現在の慶尚南道金海(キムヘ)地域で約1500年前に栄えた金官伽耶国の人々が、貝殻を混ぜて土を積み上げ城を築いていた痕跡が明らかになった。
国立文化遺産研究院・国立伽耶文化遺産研究所(オ・チュンヨン所長)は、金官伽耶王城跡とされてきた金海の鳳凰洞(ポンファンドン)遺跡(国家指定史跡)の一部である鳳凰台の丘一帯を発掘調査した結果、5世紀頃に実施された大規模な敷地造成工事の痕跡を確認したと、22日発表した。

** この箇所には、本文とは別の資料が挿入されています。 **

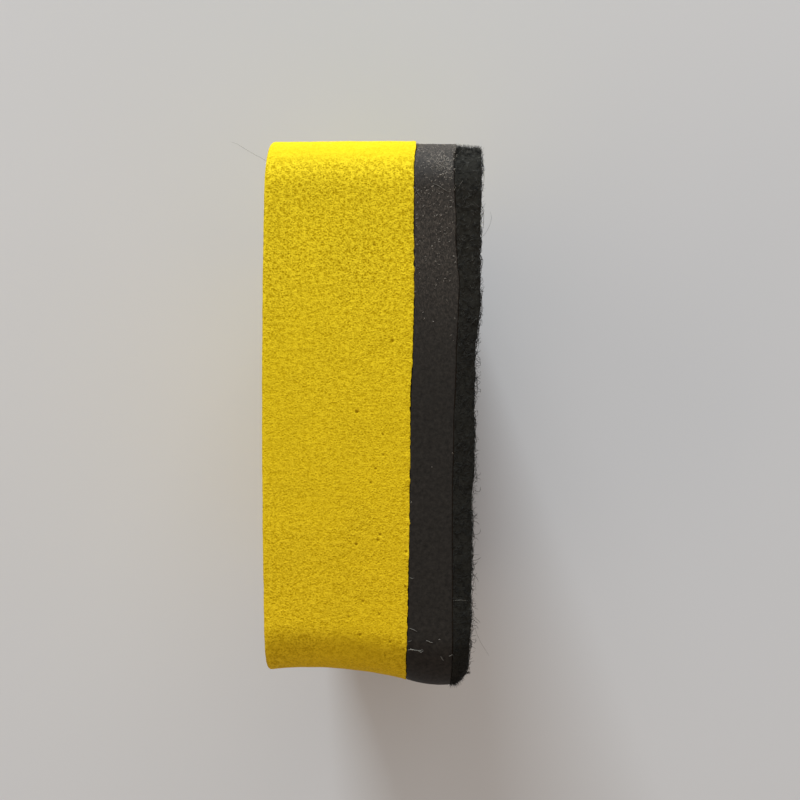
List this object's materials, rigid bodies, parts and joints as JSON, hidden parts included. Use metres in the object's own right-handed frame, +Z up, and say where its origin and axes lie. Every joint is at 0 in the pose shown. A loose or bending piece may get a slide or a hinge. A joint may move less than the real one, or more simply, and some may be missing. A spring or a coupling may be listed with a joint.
{
  "type": "chalkboard eraser",
  "caption": "Small square chalkboard eraser: a soft foam grip block, a firmer foam backing and a felt wiping pad glued face to face.",
  "frame": {"origin": "middle of the eraser's footprint as it stands on one narrow side, at the level of the surface under it", "axes": "+Z up, +X out of the felt wiping face, -X out of the back of the grip block, -Y towards the flared side"},
  "size_m": [0.0194, 0.0516, 0.05],
  "materials": {
    "yellow_foam": "matte",
    "black_foam": "matte",
    "black_felt": "matte",
    "glue": "satin"
  },
  "bodies": {
    "root": {"grip_block": "yellow_foam", "grip_glue_film": "glue", "backing_layer": "black_foam", "felt_glue_film": "glue", "felt_pad": "black_felt"}
  },
  "joints": []
}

研究所側は、鳳凰台の丘の東側の傾斜した地点と平地を調査する過程で、伽耶の人々が大規模に貝殻を混ぜて積んだ土層(盛土層)を発見したと明らかにした。この土層は、丘の北東側の低い地帯を埋めて作ったもので、地盤を丈夫にするためにたくさんの貝殻片を混ぜて斜めに重ね合わせて積み上げたもの。最大深さは4メートル、長さは周辺の鳳凰土城の城壁一帯まで含めて100メートル以上とみられる。5世紀頃、鳳凰台の丘を囲んで繰り広げられた土城の城壁(周囲約1.5キロメートルと推定)築造工事の一部の跡であると推定されるという。
傾斜した土地の周囲に土を重ねて固め積み上げる工法は、古代朝鮮半島の人々が広い土地を造成する際に主に使われた。慶州の皇龍寺跡(ファンリョンサジ)、扶余の金剛寺跡(クムガンサジ)など三国時代の寺跡に先例があるが、鳳凰台の発掘遺跡はもっと早い時期に造成されており、貝殻を混ぜて積み上げた点が特異だ。研究所側は「底径6~8メートル前後、高さ1メートル前後の盛り土を積み、これを中心にいくつか同心円状に土地を固めて積み上げた盛土作業がなされたことを示す平面構造が新たに明らかになったことに意味がある」として「完全には明らかになっていない金官伽耶王城跡の面貌を究明するのに役立つだろう」と期待した。
調査現場の公開説明会は24日午後2時に開かれる。研究所側はこの席で、これまで鳳凰台一帯で発掘した生活土器類や鹿・鯨・鮫などの動物の骨、儀礼に使われたと推定される卜骨や土偶、模型土器、動物の骨矢じり、鉄鉱石、送風管なども見せる予定だ。
鳳凰洞遺跡は1963年に国家指定史跡に指定された金海の会ヒョン里(フェヒョンニ)貝塚遺跡と、1990年代に本格的な発掘が行われた鳳凰台丘一帯の遺跡を、2001年に一つにまとめて拡大指定された国家史跡だ。昔から金官伽耶の王城と伝えられ、日本による植民地時代から最近まで鳳凰台の丘と周辺一帯に対する発掘調査が続いてきた。調査を通じて船を浦口に置いた接岸施設跡や倉庫建物跡、鉄を掘る冶鉄跡、貝塚、土城、支石墓など紀元前の青銅器時代から4~5世紀の金官伽耶時代に至る多期な遺跡が明らかになっている。